Eu não quis nem quero ser editora, na verdade. Assim como nunca quis fazer performances poéticas. Porém, gosto tanto de trabalhar com literatura que acabei indo para o palco (que atualmente me diverte muito) e criando duas editoras: a Trote e a Blocos, a última com o Urhacy. Porém, de todas as atividades periféricas da minha profissão, a de editora de livros foi, infelizmente, a que mais me decepcionou. O ego, a vaidade, a soberba, a presunção, a prepotência, a onisciência e o complexo de superioridade da maior parte dos escritores me incomodam muito. Daí, eu e Urha resolvemos paralisar as atividades gráfico-editoriais da Blocos, ficando “só” com o portal (que é um projeto ideológico bastante caro, mesmo tendo o apoio inestimável do Bradesco). Quanto ao autofinanciamento é assunto que me interessa muito, sempre: tudo é pago (até o simples ato de andar a pé exige a compra de roupas e sapatos, e paga-se a pavimentação das ruas...). Só a poesia precisa ser financiada. Ainda bem que Bandeira, Rimbaud e tantos outros não tiveram pruridos em pagar suas obras, pois corríamos o risco de não conhecê-los hoje . Os poetas estrangeiros têm orgulho em financiar seus livros, eles fazem uma avaliação exata de cada fase desse processo: da criação à comercialização de sua obra, e não se iludem: em uma sociedade de consumo, a própria cultura tornou-se um bem cultural e o que não tiver valor monetário é desvalorizado. Vive de fantasia o autor que acredita que sua fama cairá dos céus e que alguma grande editora o descobrirá entre milhões de outros e o transformará em best-seller da noite para o dia, mesmo que ele tenha qualidades para isso. Como costumo repetir sempre, porém, o escritor em nosso país (principalmente o poeta) está mais para intrigas da corte do que para estratégias de marketing. Preferem ser vítimas da “sorte”, e, dentro de seu anonimato e amadorismo, continuam sonhando com a fama inatingível... Não raro encaram a literatura como “status” ou se servem dela apenas como prestígio pessoal, esvaziando-a, tornando-a apenas um exercício estéril e, pior ainda, um novo instrumento de poder.

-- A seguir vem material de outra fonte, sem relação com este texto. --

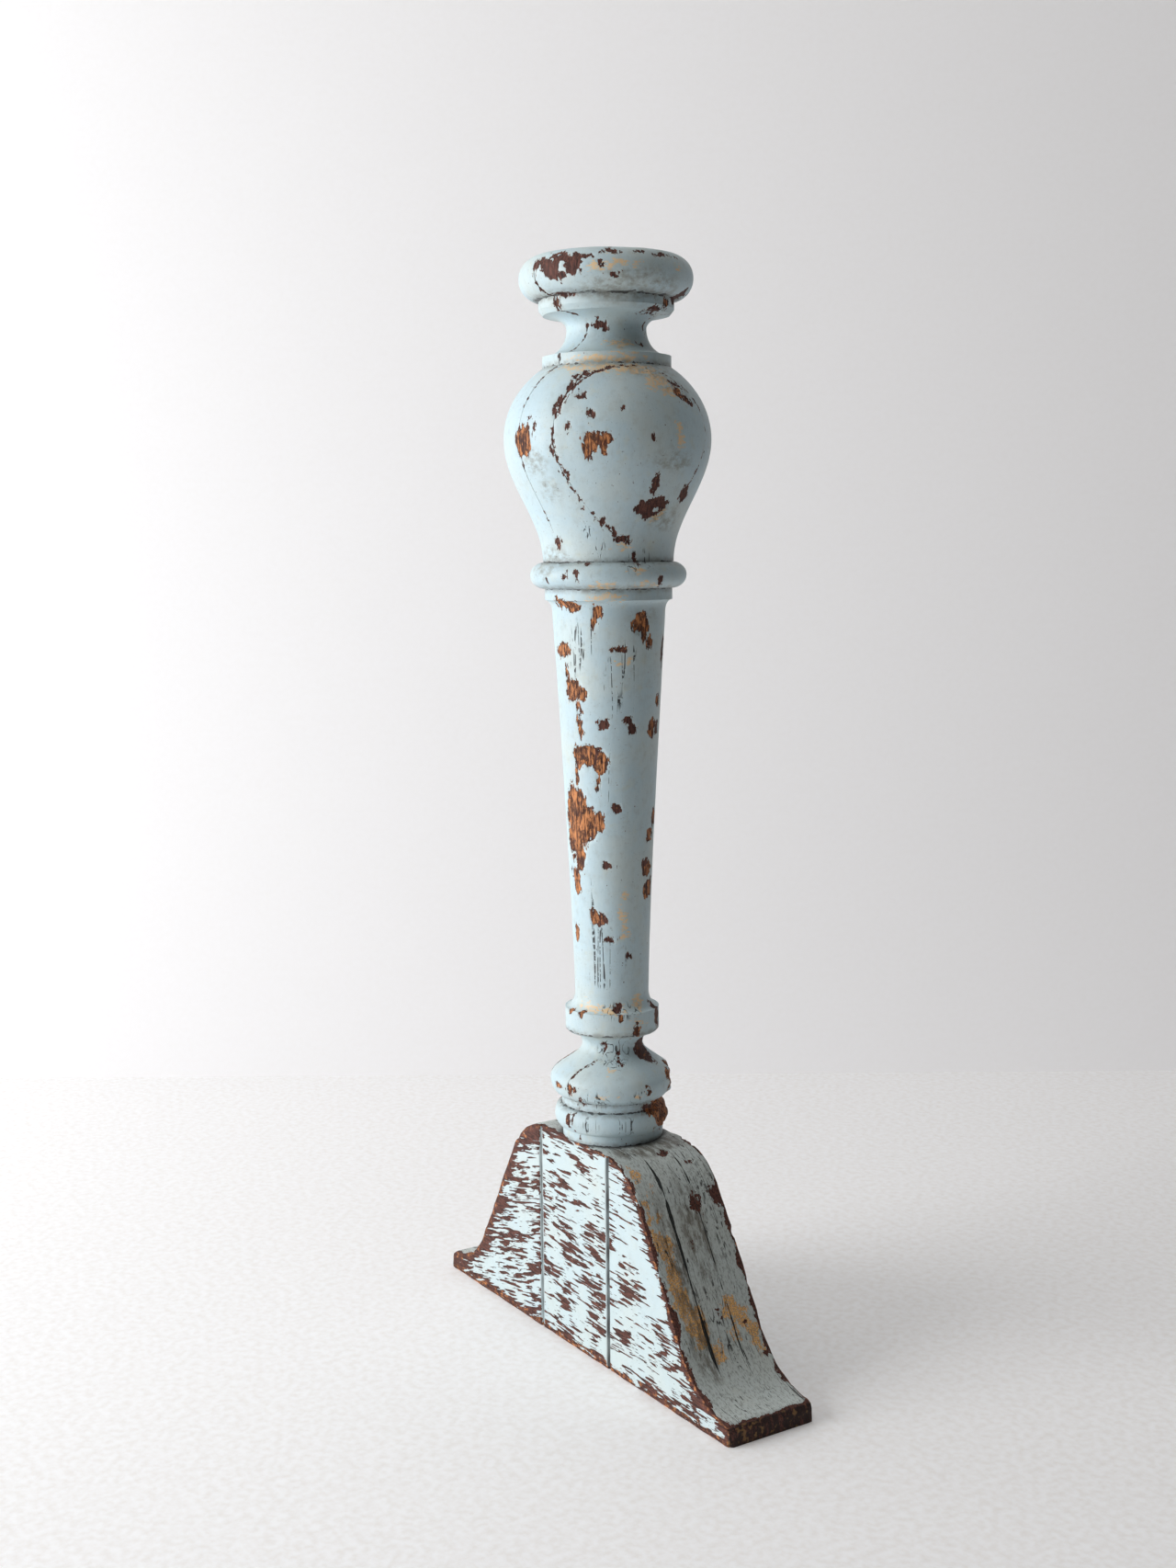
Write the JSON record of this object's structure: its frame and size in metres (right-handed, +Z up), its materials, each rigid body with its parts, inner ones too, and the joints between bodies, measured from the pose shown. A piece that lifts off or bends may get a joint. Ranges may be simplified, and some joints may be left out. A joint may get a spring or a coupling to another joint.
{
  "type": "wooden candlestick",
  "caption": "Tall turned baluster candlestick with a round cap and candle socket, on an ogee bracket base, in chipped pale blue paint.",
  "frame": {"origin": "middle of the base's underside, under the post's axis", "axes": "+Z up along the post, +X along the base's length, -Y towards the base's front face"},
  "size_m": [0.263, 0.1016, 0.546],
  "materials": {
    "post_paint": "chipped pale blue satin paint over turned wood",
    "base_paint": "flaked pale blue paint over brown stained boards"
  },
  "bodies": {
    "root": {"post_core_board": "post_paint", "post_right_board": "post_paint", "post_left_board": "post_paint", "cap_right_cheek": "post_paint", "cap_left_cheek": "post_paint", "bulb_right_cheek": "post_paint", "bulb_left_cheek": "post_paint", "ring_right_cheek": "post_paint", "ring_left_cheek": "post_paint", "base_front_board": "base_paint", "base_centre_board": "base_paint", "base_back_board": "base_paint"}
  },
  "joints": []
}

Poesia e prosa. Em qual você se sente mais à vontade?
Poesia é minha menina-dos-olhos; mas é a prosa que me sustenta. Então, sem uma delas, não sei se morreria primeiro de falta de ar ou de inanição... rss...
Por que você escreve?
Creio que, de repente, é por uma reação bioquímica – para a formação, desenvolvimento e renovação das estruturas celulares... (risos). Ou seja: tenho a impressão de que escrevo para metabolizar a vida.
GRAÇA GRAÚNA é Escritora, Educadora em Direitos Humanos, Professora universitária e Pesquisadora de literaturas de língua portuguesa.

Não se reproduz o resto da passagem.